The marginal notes which the translators attached to the King James Version indicated how God guided their labors providentially. According to Scrivener (1884), there are 8,422 marginal notes in the 1611 edition of the King James Version, including the Apocrypha. In the Old Testament, Scrivener goes on to say, 4,111 of the marginal notes give the more literal meaning of the Hebrew or Aramaic, 2,156 give alternative translations, and 67 give variant readings. In the New Testament 112 of the marginal notes give literal rendering of the Greek, 582 give alternative translations, and 37 give variant readings. These marginal notes show us that the translators were guided providentially through their thought processes, through weighing every possibility and choosing that which seemed to them best.

Two paragraphs later, Hills wrote,

“As the marginal notes indicate, the King James translators did not regard their work as perfect or inspired, but they did consider it to be a trustworthy reproduction of God’s holy Word, and as such they commended it to their Christian reader.

The conclusion to be drawn from their many notes is obvious: If they were often unsure of themselves, should we attribute infallibility to their translation? No, we should make neither more nor less of their work than they did.

A fifth reason why I cannot subscribe to KJV-onlyism is that it condemns modern translators for doing what the KJV translators themselves did by putting marginal notes in the Bible.

In reading KJV-only literature, one soon learns that it is unacceptable to put any notes in Bible margins that can make the reader “uncertain” of how a verse should be translated, or that can make one question whether or not a verse should be in the Bible at all.

For instance, one pamphlet concerning the NIV says:

Even though NIV includes a weaker translation of this (Matt. 21:44) in the text, the footnote says, ‘Some manuscripts omit vs. 44.’ This is a rather strong suggestion that it may not belong in the Bible at all. Matt. 12:47; 16:3; and Luke 22:43-44 are treated by the NIV in the same shoddy and shameful way. To the uninformed reader, such footnotes will tend to destroy confidence in the Bible as the Word of God.

While I understand this concern, the facts prove that the original KJV was “guilty” of the same thing. For example, the KJV marginal note for Luke 10:22 says, ‘Many ancient copies add these words, “and turning to his disciples he said.’” And the notation of Luke 17:36 says, “This 36 verse is wanting in most of the Greek copies.” We should remember the fact that the 1611 KJV Old Testament has 2,156 alternate translations in its margins, and the New Testament has 582 in its margins.

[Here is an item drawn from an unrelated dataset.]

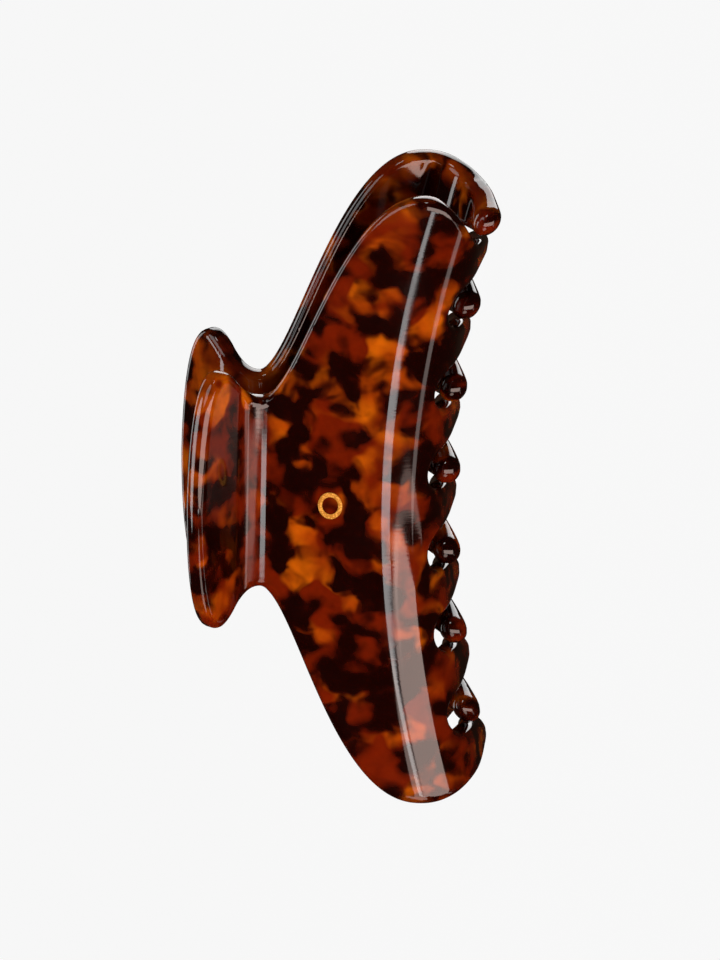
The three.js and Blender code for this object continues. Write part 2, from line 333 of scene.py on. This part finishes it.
def roundTooth(x, row, out):
    # A tooth ends in a ball, with a rod behind it. Takes and gives back a point's place in the sheet.
    radius = sheet["tipWidth"] / 2
    ballAt = toothEnd - radius
    share = smooth(ballAt - sheet["rodLength"], ballAt - sheet["rodRamp"], row)
    if share == 0:
        return x, row, out
    middle = round((x + sheet["rowShift"]) / toothPitch) * toothPitch - sheet["rowShift"]
    rootAt = notchTop + (toothPitch - sheet["rootWidth"]) / 2
    taper = min(max((ballAt - row) / (ballAt - rootAt), 0), 1)
    halfWidth = radius + taper * (sheet["rootWidth"] / 2 - radius)
    across, through, down = Vector(
        ((x - middle) / halfWidth, out / halfSheet, max(row - ballAt, 0) / radius)
    ).normalized()
    return (
        x + share * (middle + halfWidth * across - x),
        ballAt + radius * down if row > ballAt else row,
        out + share * (sheet["rodThickness"] / 2 * through - out),
    )


def jawMesh(name):
    # One jaw facing -Y. The blank is cut and rounded flat, then bent row by row.
    bm = bmesh.new()
    outline = jawOutline()
    bmesh.ops.create_circle(bm, cap_ends=True, radius=1, segments=len(outline))
    bm.verts.ensure_lookup_table()
    for vert, (x, along) in zip(bm.verts, outline):
        vert.co = (x, along, -halfSheet)
    made = bmesh.ops.extrude_face_region(bm, geom=bm.faces[:])
    for vert in [g for g in made["geom"] if isinstance(g, bmesh.types.BMVert)]:
        vert.co.z = halfSheet
    bmesh.ops.recalc_face_normals(bm, faces=bm.faces)
    rims = [e for e in bm.edges if abs(e.verts[0].co.z - e.verts[1].co.z) < mergeDistance]
    bmesh.ops.bevel(
        bm, geom=rims, offset=jawLook["edge"], segments=jawLook["edgeSteps"],
        profile=0.5, affect="EDGES", material=-1, clamp_overlap=False,
    )
    caps = [f for f in bm.faces if len(f.verts) > jawLook["capCorners"]]
    bmesh.ops.inset_region(bm, faces=caps, thickness=jawLook["rimRing"], use_even_offset=True)
    for vert in bm.verts:
        vert.co.y = rowOf(vert.co.x, vert.co.y)
    guard = jawLook["bendGuard"]
    rows = spread(handleEdge + jawLook["handleStart"], handleBottom, jawLook["handleStep"])
    rows += spread(handleBottom, panelTop, jawLook["neckStep"])
    rows += spread(panelTop, shoulderStart, jawLook["panelStep"])
    rows += spread(shoulderStart, shoulderEnd, jawLook["shoulderStep"])
    rows += [handleBottom - guard, panelTop + guard, shoulderStart - guard]
    rows += spread(shoulderEnd, toothEnd - jawLook["toothStop"], jawLook["toothStep"])
    cutThrough(bm, rows, 1)
    columns = spread(-halfLength + jawLook["columnStep"] / 2, halfLength, jawLook["columnStep"])
    cutThrough(bm, columns, 0)
    flatPlace = bm.verts.layers.float_vector.new("sheetPlace")
    for vert in bm.verts:
        x, row, out = vert.co
        vert[flatPlace] = Vector((x, row + crescent(x), out)) * mm
        vert.co = placed(*roundTooth(x, row, out))
    bmesh.ops.recalc_face_normals(bm, faces=bm.faces)
    return smoothMesh(bm, name)


def addObject(name, mesh):
    made = bpy.data.objects.new(name, mesh)
    bpy.context.scene.collection.objects.link(made)
    return made


def linear(hexColour):
    # An sRGB hex colour as linear red, green and blue.
    parts = [int(hexColour[i:i + 2], 16) / 255 for i in (1, 3, 5)]
    return [c / 12.92 if c <= 0.04045 else ((c + 0.055) / 1.055) ** 2.4 for c in parts] + [1.0]


def node(tree, kind, settings=None, **links):
    # Adds a shader node. Each link names an input, or numbers it as i0, i1 and so on, and its value is an
    # output socket or a plain value.
    made = tree.nodes.new("ShaderNode" + kind)
    for key, value in (settings or {}).items():
        setattr(made, key, value)
    for key, value in links.items():
        numbered = key[0] == "i" and key[1:].isdigit()
        spot = made.inputs[int(key[1:]) if numbered else key.replace("_", " ")]
        if isinstance(value, bpy.types.NodeSocket):
            tree.links.new(value, spot)
        else:
            spot.default_value = value
    return made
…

Aren’t such extensive marginal notes in the original KJV just as likely to “destroy confidence in the Bible as the Word of God” as those in other translations are said to do?

A sixth reason why I cannot follow KJV-onlyism is because the KJV is the product of the Church of England.

As a fundamental Baptist I believe in the Biblical distinctives of Baptists, two of which are (1) the separation of church and state, and (2) the immersion of believers.

I would not have speakers in our church if they deny these doctrines. Therefore, I could not have any of the translators of the King James Version preach in my pulpit. They believed in, and were members of the Church of England, a state church. Furthermore, they believed in baptismal regeneration, whereas Baptists believe in regeneration by the Word and Holy Spirit of God.

In their epistle of dedication of the King James Version, its translators expressed their “great hope that the Church of England shall reap good fruit thereby.”

The fact that the KJV was produced by the Church of England does not mean that it should not be used. But it does mean that if Baptists are going to be consistent with their theology, they must admit that the translators of the KJV would not qualify to join their churches or speak in them.

Consequently, it does not make sense that so many Baptists are crusading for the King James Version. How can Baptists crusade for the infallibility of a translation produced by what we believe is a very fallible and faulty denomination? We would do well to adopt the view of the KJV’s translators about their work. Remember that in their epistle of dedication to King James they stated that their work was “one more exact translation of the holy Scriptures into the English tongue.”

Furthermore, in THE TRANSLATORS TO THE READER, they said:

Truly (good Christian Reader) we never thought from the beginning, that we should need to make a new Translation, nor yet to make of a bad one a good one, but to make a good one better, or out of many good ones, one principal good one, not justly to be excepted against; that hath been our endeavor, that hath been our mark.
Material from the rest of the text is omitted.